Among major acts, Metallica seem late to the game of releasing ridiculously overstuffed editions of canonic albums. To be fair, though, they did anticipate the current deluge with 1993’s Live Shit: Binge And Purge, an exhaustive set that came packaged in a facsimile flight case and really should have come with its own roadie. Fans can now fill their man caves with these deluxe editions of the band’s first two albums: Kill Em All contains four vinyl records – a remaster of the 1983 original, a double live LP recorded in Paris in 1984 and a three-track “Jump In The Fire” picture disc – plus three more CDs with radio interviews, rough mixes, rarities and further live and archival finds. They’re accompanied by a DVD of two more 1983 gigs, books of photos and lyrics, and a patch for your favourite denim vest. Ride The Lightning – which draws its trove of live material from six shows, including the band’s Donington debut in 1985 – now sprawls over four LPs, six CDs and one DVD, plus books and posters.
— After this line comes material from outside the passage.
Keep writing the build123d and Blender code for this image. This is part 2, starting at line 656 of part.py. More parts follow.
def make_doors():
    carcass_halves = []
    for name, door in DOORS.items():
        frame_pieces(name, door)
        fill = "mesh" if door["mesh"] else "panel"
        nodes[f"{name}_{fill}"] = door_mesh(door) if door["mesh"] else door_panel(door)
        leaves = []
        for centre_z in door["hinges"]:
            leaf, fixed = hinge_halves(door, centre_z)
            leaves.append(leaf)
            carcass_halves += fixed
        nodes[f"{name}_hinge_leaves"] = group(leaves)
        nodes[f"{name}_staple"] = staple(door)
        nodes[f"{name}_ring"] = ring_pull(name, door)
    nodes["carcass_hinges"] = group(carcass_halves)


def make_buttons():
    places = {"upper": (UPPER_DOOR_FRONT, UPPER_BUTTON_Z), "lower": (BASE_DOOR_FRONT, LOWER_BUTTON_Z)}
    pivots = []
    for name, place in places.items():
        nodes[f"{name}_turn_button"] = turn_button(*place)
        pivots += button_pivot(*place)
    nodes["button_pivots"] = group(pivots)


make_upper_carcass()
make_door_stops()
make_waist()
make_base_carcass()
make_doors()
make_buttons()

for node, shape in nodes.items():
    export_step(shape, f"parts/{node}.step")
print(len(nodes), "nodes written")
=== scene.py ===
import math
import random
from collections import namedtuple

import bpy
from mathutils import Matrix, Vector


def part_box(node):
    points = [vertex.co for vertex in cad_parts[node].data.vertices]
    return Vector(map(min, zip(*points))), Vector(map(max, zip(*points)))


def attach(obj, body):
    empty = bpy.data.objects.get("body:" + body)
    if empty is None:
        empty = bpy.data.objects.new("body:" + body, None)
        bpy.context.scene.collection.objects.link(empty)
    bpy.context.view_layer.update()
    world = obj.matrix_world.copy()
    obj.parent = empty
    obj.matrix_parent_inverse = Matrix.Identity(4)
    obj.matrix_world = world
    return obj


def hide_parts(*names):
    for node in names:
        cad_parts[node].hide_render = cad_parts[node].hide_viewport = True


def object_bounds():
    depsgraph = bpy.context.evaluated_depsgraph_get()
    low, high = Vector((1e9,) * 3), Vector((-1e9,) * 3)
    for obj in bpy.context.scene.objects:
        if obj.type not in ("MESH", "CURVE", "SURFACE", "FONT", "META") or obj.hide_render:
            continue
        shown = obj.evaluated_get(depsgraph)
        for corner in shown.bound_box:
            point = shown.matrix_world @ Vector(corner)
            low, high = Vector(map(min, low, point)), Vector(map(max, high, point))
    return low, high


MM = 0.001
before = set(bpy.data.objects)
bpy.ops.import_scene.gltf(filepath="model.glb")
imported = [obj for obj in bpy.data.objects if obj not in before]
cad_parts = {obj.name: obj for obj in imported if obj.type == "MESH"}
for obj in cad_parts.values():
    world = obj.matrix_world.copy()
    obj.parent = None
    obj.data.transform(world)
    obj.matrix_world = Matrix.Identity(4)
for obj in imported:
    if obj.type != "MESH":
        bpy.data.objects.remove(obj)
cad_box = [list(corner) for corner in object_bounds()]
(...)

Such lavish displays of generosity may seem absurd to middle-aged headbangers who spent their adolescence wearing out their cassette versions on crappy car stereos and worse Walkmans. But even the doubters will be impressed with the remastering work on songs that didn’t need to sound so grotty to set new standards for speed and power.
Recorded just weeks after the band replaced Dave Mustaine with Kirk Hammett, Kill Em All would change the shape of things to come with its exhilarating fusion of American hardcore and British heavy metal at its most bruising. Three decades later, it may be hard to hear Metallica with undamaged ears but the full-throttle thrash of “Whiplash” remains revelatory – here is where Metallica finds the unholy nexus of Black Flag and Venom.
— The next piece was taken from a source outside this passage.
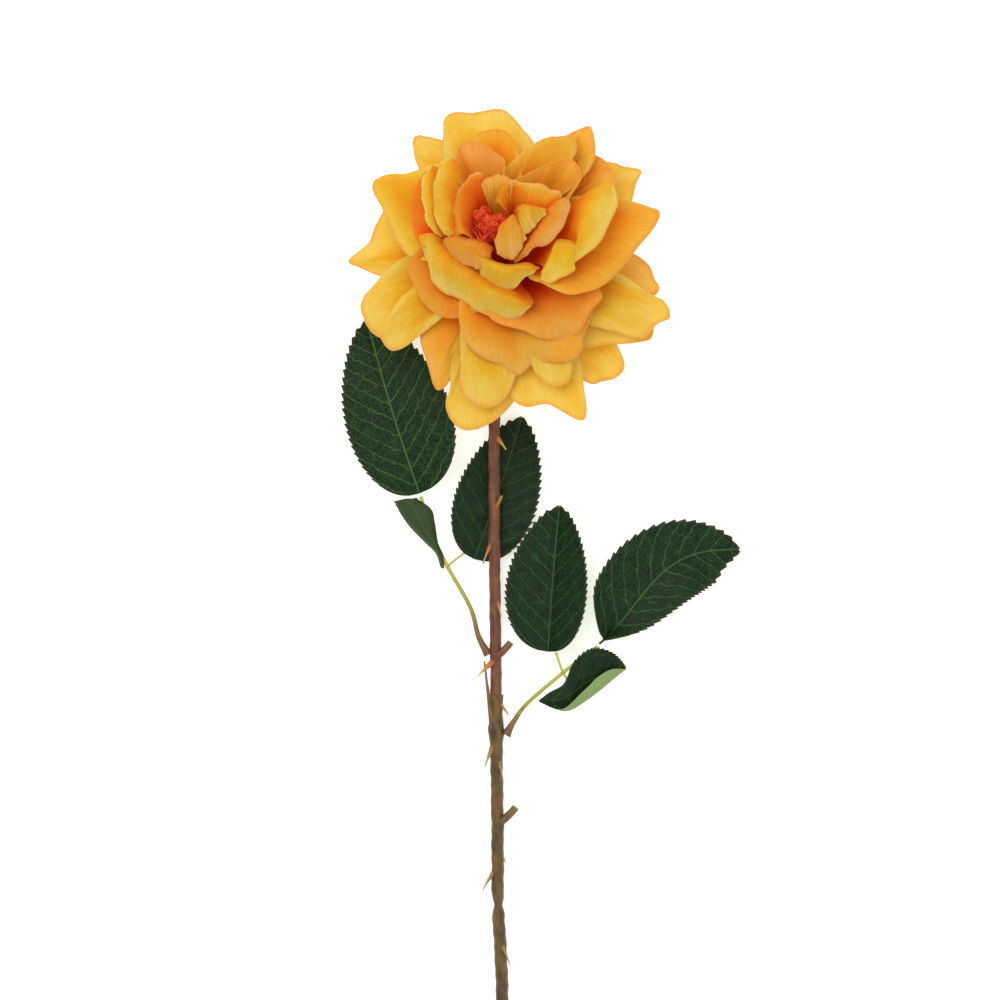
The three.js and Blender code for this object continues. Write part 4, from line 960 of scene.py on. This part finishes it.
def turnedSolid(outline, rows, sides):
    # a smooth outline of reach and rise turned about the bloom's axis, with the rise of every point
    curve = rimCurve(outline, np.linspace(0, 1, rows))
    turn = np.linspace(0, 2 * math.pi, sides, endpoint=False)
    ring = leaning(curve[:, :1], turn[None], curve[:, 1:] + 0 * turn[None])
    ends = leaning(0 * curve[[0, -1], 0], 0 * curve[[0, -1], 0], curve[[0, -1], 1])
    rise = np.append(np.repeat(curve[:, 1], sides), curve[[0, -1], 1])
    return np.concatenate([ring.reshape(-1, 3), ends]), tubeFaces(rows, sides), rise


sepalPlan = dict(count=5, turn=258, length=38, width=8, droop=7, cup=0.03, curl=0.25, wave=0.2,
                 thickness=0.5, room=0.65, foot=2, rows=40, columns=13)


def sepalSurface(turn):
    # a strap that is widest at a third of its length and hangs back towards the stem
    plan = sepalPlan
    v = np.linspace(0, 0.97, plan["rows"])[:, None]
    u = np.linspace(-1, 1, plan["columns"])[None]
    side = u * plan["width"] / 2 * (1 - v) ** 0.6 * (0.7 + 0.9 * v)
    reach = hipPlan["radius"] + plan["room"] + plan["length"] * v
    rise = bloomPlan["footRise"] - hipPlan["room"] - plan["foot"] - plan["droop"] * v ** 1.4
    rise = rise - plan["cup"] * side ** 2 + (plan["curl"] + plan["wave"] * np.sin(v * 14)) * np.abs(u)
    return leaning(np.hypot(reach, side), math.radians(turn) + np.arctan2(side, reach), rise)


def calyxMaterial():
    material, tree, shader = newMaterial("calyxSkin", 0.5)
    place = node(tree, "ShaderNodeTexCoord", {}, {}, out="Object")
    cloud = noise(tree, place, 260.0, 4.0)
    fibre = noise(tree, place, 1800.0, 2.0)
    color = ramp(tree, cloud, (0.3, (74, 92, 44)), (0.55, (104, 120, 58)), (0.75, (132, 84, 62)))
    join(tree, mixColor(tree, field(tree, "inside"), color, rgb(206, 62, 18)), shader, "Base Color")
    join(tree, bump(tree, cloud * 0.6 + fibre * 0.4, 0.4, 0.0006), shader, "Normal")
    return material


def addCalyx():
    skin = calyxMaterial()
    points, faces, rise = turnedSolid(hipOutline(), 60, 40)
    inside = smooth(bloomPlan["footRise"] - 0.5, bloomPlan["footRise"] + 0.5, rise)
    finishPiece(meshObject("hip_skin", points * mm + seat, faces, {"inside": inside}), ["hip"], skin)
    for index in range(sepalPlan["count"]):
        turn = sepalPlan["turn"] + index * 360 / sepalPlan["count"]
        points, faces = sheetSolid(sepalSurface(turn) * mm + seat, sepalPlan["thickness"] * mm)
        name = f"sepal_{index + 1}"
        finishPiece(meshObject(name + "_skin", points, faces), [name], skin)
    print("hip and sepals:", 1 + sepalPlan["count"])


addCalyx()

heartPlan = dict(top=30.5, radius=6.6, stalk=1.1, folds=1.7, rows=90, sides=150)


def heartSurface():
    # a dome whose top is folded by ridged waves that wind about its middle
    plan = heartPlan
    foot = footOf(bloomPlan["layers"] - 1)[1]
    top, radius = plan["top"], plan["radius"]
    outline = [(plan["stalk"], foot), (plan["stalk"], foot + 12), (1.6, top * 0.62),
               (radius * 0.62, top * 0.8), (radius, top * 0.93), (radius * 0.8, top),
               (radius * 0.35, top - 0.6), (0.05, top - 1)]
    curve = rimCurve(outline, np.linspace(0, 1, plan["rows"]))
    turn = np.linspace(0, 2 * math.pi, plan["sides"], endpoint=False)[None]
    reach, rise = curve[:, :1], curve[:, 1:]
    crown = smooth(top * 0.84, top * 0.99, rise)
    wind = turn + reach * 0.5
    ridge = np.abs(np.sin(1.5 * wind + 0.4)) + 0.6 * np.abs(np.sin(3.5 * wind - 1.2 + reach * 0.6))
    ridge = ridge + 0.35 * np.sin(6 * wind + 2 + 1.3 * reach)
    ridge = ridge + 0.5 * np.sin(5 * turn + 2.1 * reach) * np.sin(9 * turn - 3 * reach)
    share = np.clip(reach / radius, 0, 1)
    newRise = rise + crown * plan["folds"] * (ridge - 1) * share
    newReach = reach * (1 + 0.22 * crown * np.sin(3 * turn + 1) + 0.1 * crown * np.sin(7 * turn + 2.2))
    return newReach, turn + 0 * reach, newRise, ridge + 0 * reach


def heartMaterial():
    material, tree, shader = newMaterial("heartCloth", 0.85, Specular_IOR_Level=0.15)
    place = node(tree, "ShaderNodeTexCoord", {}, {}, out="Object")
    cloud = noise(tree, place, 300.0, 4.0)
    fine = noise(tree, place, 900.0, 3.0)
    fold = field(tree, "fold")
    # the colour follows the height of the folds: darker red in their valleys and lighter on their ridges,
    # painted shade in the creases and painted light on the crests
    color = ramp(tree, fold * 0.3 + 0.2 + (cloud - 0.5) * 1.4, (0.1, (166, 28, 14)), (0.45, (216, 62, 28)),
                 (0.7, (224, 84, 44)), (1.0, (230, 112, 54)))
    join(tree, color, shader, "Base Color")
    join(tree, bump(tree, cloud + fine, 0.8, 0.0012), shader, "Normal")
    return material


def addHeart():
    reach, turn, rise, fold = heartSurface()
    rows, sides = reach.shape
    ring = leaning(reach, turn, rise)
    ends = leaning(np.zeros(2), np.zeros(2), np.array([rise[0].mean(), rise[-1].mean()]))
    points = np.concatenate([ring.reshape(-1, 3), ends]) * mm + seat
    # the folds' height, which the heart's colour turns into painted shade in the creases and painted light
    # on the crests
    fields = {"fold": np.concatenate([fold.ravel(), [0, 0]])}
    folds = meshObject("heart_folds", points, tubeFaces(rows, sides), fields)
    finishPiece(folds, ["heart"], heartMaterial())
    print("heart done")


addHeart()

# the table's side, the camera's height, and the width in view at one level over the table
stagePlan = dict(size=3.0, cameraHeight=4.0, levelHeight=0.03, frameWidth=0.363, worldStrength=0.55)
lightPlan = {
    "key": dict(place=(-0.4, 0.5, 1.2), aim=(0, 0.05, 0), size=0.9, power=9.5),
    "fill": dict(place=(0.8, -0.3, 1.1), aim=(0, 0, 0), size=1.2, power=5),
}


def addFloor():
    half = stagePlan["size"] / 2
    points = np.array([(-half, -half, 0), (half, -half, 0), (half, half, 0), (-half, half, 0)])
    floor = meshObject("table_top", points, np.array([(0, 1, 2, 3)]))
    material, _, shader = newMaterial("paleTable", 0.9)
    shader.inputs["Base Color"].default_value = (0.92, 0.92, 0.92, 1)
    shader.inputs["Emission Color"].default_value = (1, 1, 1, 1)
    shader.inputs["Emission Strength"].default_value = 0.5
    floor.data.materials.append(material)


def addLight(name, place, aim, size, power):
    lamp = bpy.data.lights.new(name, "AREA")
    lamp.size = size
    lamp.energy = power
    holder = bpy.data.objects.new(name, lamp)
    holder.location = place
    holder.rotation_euler = (Vector(aim) - Vector(place)).to_track_quat("-Z", "Y").to_euler()
    bpy.context.scene.collection.objects.link(holder)


def addCamera():
    # the picture's middle lies this far from the seat of the bloom
    camera = bpy.data.cameras.new("camera")
    camera.sensor_width = 36
    reach = stagePlan["cameraHeight"] - stagePlan["levelHeight"]
    camera.lens = camera.sensor_width * reach / stagePlan["frameWidth"]
    camera.clip_end = 20
    holder = bpy.data.objects.new("camera", camera)
    middle = seat - np.array(bloomPlan["seat"]) * mm
    holder.location = (middle[0], middle[1], stagePlan["cameraHeight"])
    bpy.context.scene.collection.objects.link(holder)
    bpy.context.scene.camera = holder


addFloor()
for lightName, light in lightPlan.items():
    addLight(lightName, **light)
world = bpy.data.worlds.new("studio")
bpy.context.scene.world = world
world.use_nodes = True
world.node_tree.nodes["Background"].inputs["Color"].default_value = (1, 1, 1, 1)
world.node_tree.nodes["Background"].inputs["Strength"].default_value = stagePlan["worldStrength"]
bpy.context.scene.view_settings.view_transform = "Standard"
addCamera()
print("table, lights and camera done")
Released in 1984, Ride The Lightning is topped only by 1986’s Master Of Puppets in the estimation of those who believe the band’s wider ambitions would soon get the better of them. Of course, the album also features their first quasi-ballad in “Fade To Black” and their earliest nine-minute epic in “The Call Of Ktulu”. But all the songs here display the firepower, dexterity and drive to innovate that prevailed before “Enter Sandman” introduced a more broad-strokes variety of bombast.
Nor do these songs’ lowest-fidelity live renditions – with the Donington recordings being spectacularly sludgy – dull the impact of early masterstrokes like “Jump In The Fire” and “Am I Evil?”. Indeed, since they more accurately approximate the experience of hearing the originals on a C90 covered in sloppily drawn devil signs, they may actually enhance the songs’ fundamental awesomeness.